Basin on wheeled stand, Solomon's Temple
One of ten basins
in Solomon’s Temple

The courtyard in front of Solomon’s much bigger temple has a huge bronze “sea” resting on twelve bronze oxen. (See last week’s post, Haftarah for Vayakheil: Symbolic Impressions.) In addition to this much more impressive basin, Solomon’s master artisan makes ten smaller bronze basins on elaborate wheeled stands covered with engraved spirals, cherubim/keruvim, lions, and palm trees.

And he placed five stands at the entrance of the bayit on right and five at the entrance of the bayit on the left… (1 Kings 7:39)

bayit (בָּיִת) = house, important building, household.

Why settle for one small basin when you could have a giant “sea” and ten basins?

Both Moses’ sanctuary and Solomon’s temple are divided into two rooms: a main hall and a smaller chamber in back for the holy of holies. King Solomon adds a front porch with two gigantic bronze columns.

The main room of Moses’ sanctuary contains only three sacred ritual objects: a gold incense altar, a gold-plated table for display bread, and a solid gold lampstand with seven oil lamps.

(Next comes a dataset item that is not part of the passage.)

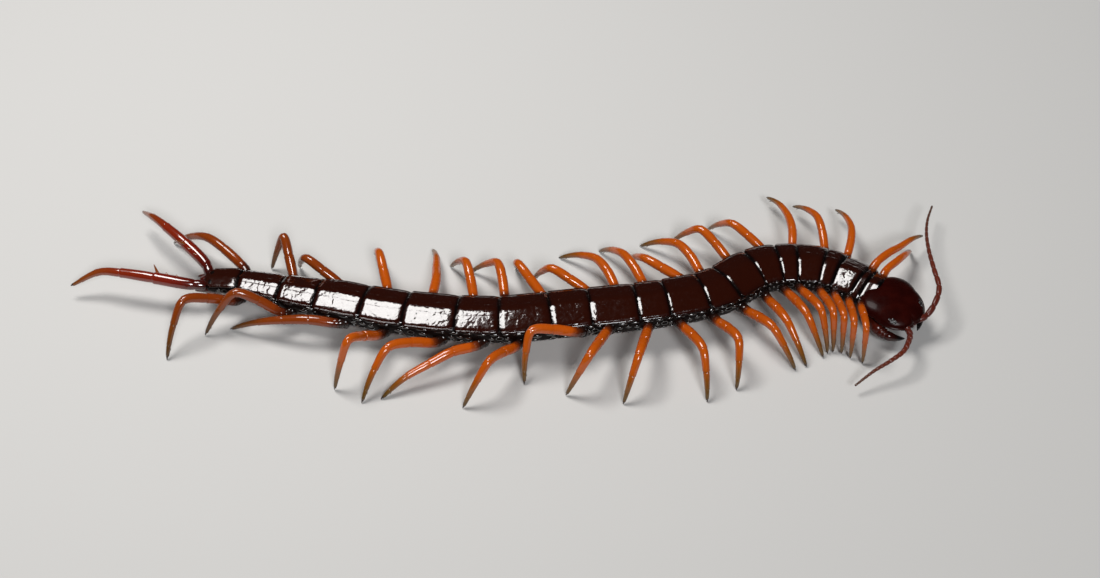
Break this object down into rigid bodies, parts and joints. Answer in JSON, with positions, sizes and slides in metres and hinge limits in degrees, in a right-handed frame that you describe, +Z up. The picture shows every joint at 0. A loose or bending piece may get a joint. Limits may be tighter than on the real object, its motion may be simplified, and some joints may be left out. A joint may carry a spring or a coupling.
{
  "type": "giant centipede",
  "caption": "Life-size still model of a giant centipede with dark glossy back plates and orange legs, walking in a gentle S curve with its head turned to the right.",
  "frame": {"origin": "middle of the footprint, on the floor that the claws stand on", "axes": "+X along the body towards the head, +Y to the animal's left, +Z up"},
  "size_m": [0.2074, 0.0655, 0.0148],
  "materials": {
    "back": "hard shell, polished, near-black mahogany",
    "head": "hard shell, polished, dark maroon",
    "leg": "hard shell, glossy orange with olive tips",
    "last_leg": "hard shell, glossy red-brown",
    "antenna": "short velvety down over a brown-red shell",
    "fang": "hard shell, glossy red-brown, black at the tip",
    "eye": "polished black lenses"
  },
  "bodies": {
    "root": {"trunk_1": "back", "trunk_2": "back", "trunk_3": "back", "trunk_4": "back", "trunk_5": "back", "trunk_6": "back", "trunk_7": "back", "head": "head", "eye_left": "eye", "eye_right": "eye", "antenna_left": "antenna", "antenna_right": "antenna", "forcipule_left": "fang", "forcipule_right": "fang", "leg_left_01": "leg", "leg_left_02": "leg", "leg_left_03": "leg", "leg_left_04": "leg", "leg_left_05": "leg", "leg_left_06": "leg", "leg_left_07": "leg", "leg_left_08": "leg", "leg_left_09": "leg", "leg_left_10": "leg", "leg_left_11": "leg", "leg_left_12": "leg", "leg_left_13": "leg", "leg_left_14": "leg", "leg_left_15": "leg", "leg_left_16": "leg", "leg_left_17": "leg", "leg_left_18": "leg", "leg_left_19": "leg", "leg_left_20": "leg", "leg_left_21": "last_leg", "leg_right_01": "leg", "leg_right_02": "leg", "leg_right_03": "leg", "leg_right_04": "leg", "leg_right_05": "leg", "leg_right_06": "leg", "leg_right_07": "leg", "leg_right_08": "leg", "leg_right_09": "leg", "leg_right_10": "leg", "leg_right_11": "leg", "leg_right_12": "leg", "leg_right_13": "leg", "leg_right_14": "leg", "leg_right_15": "leg", "leg_right_16": "leg", "leg_right_17": "leg", "leg_right_18": "leg", "leg_right_19": "leg", "leg_right_20": "leg", "leg_right_21": "last_leg"}
  },
  "joints": []
}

The main hall of Solomon’s temple has the same three items, also gold—but the lampstands and perhaps the tables have multiplied.

Menorah
Menorah

When Moses assembles everything in this week’s Torah portion,

…he put the lampstand in the Ohel Mo-eid opposite the table, on the south side of the sanctuary. And he lit up the lamps before God, as God had commanded Moses. (Exodus 40:24-25)

Instead of placing one lampstand on the right side of the main hall, King Solomon’s crew positions five lampstands on each side.

And Solomon made all the vessels that were in the House of God, the gold altar and the gold table on which was the display bread and the pure gold lampstands, five on the right side and five on the left side in front of the inner chamber, and the gold blossom [decorations] and lamps and wick cutters …(1 Kings 7:48-49)

In the first book of Kings, Solomon’s temple contains only one bread table.

And Solomon made all the equipment that was in the bayit of God: the gold altar and the gold table that had the display bread upon it… (1 Kings 7:48)

But by the fourth century B.C.E., when the two books of Chronicles were written, the bread table had multiplied.

And he made ten tables and he set them in the main hall, five on the right side and five on the left side; and he made a hundred gold sprinkling-basins. (2 Chronicles 4:8)

After all, if one table is good, ten tables must be better.

The inner chamber in both the tent and the temple contains only the ark of the covenant and two golden cherubs/keruvim, hybrid beasts with wings. (See my post Terumah: Cherubs are Not for Valentine’s Day.)

Ark with Keruvim, one possibility
Ark with Keruvim

In the Tent of Meeting, the keruvim are part of the lid of the ark, one hammered out of the solid gold at each end. Their wings tilt toward each other, enclosing an empty space above the lid, a space from which God sometimes speaks. (See my post Pekudei & 1 Kings: A Throne for the Divine.)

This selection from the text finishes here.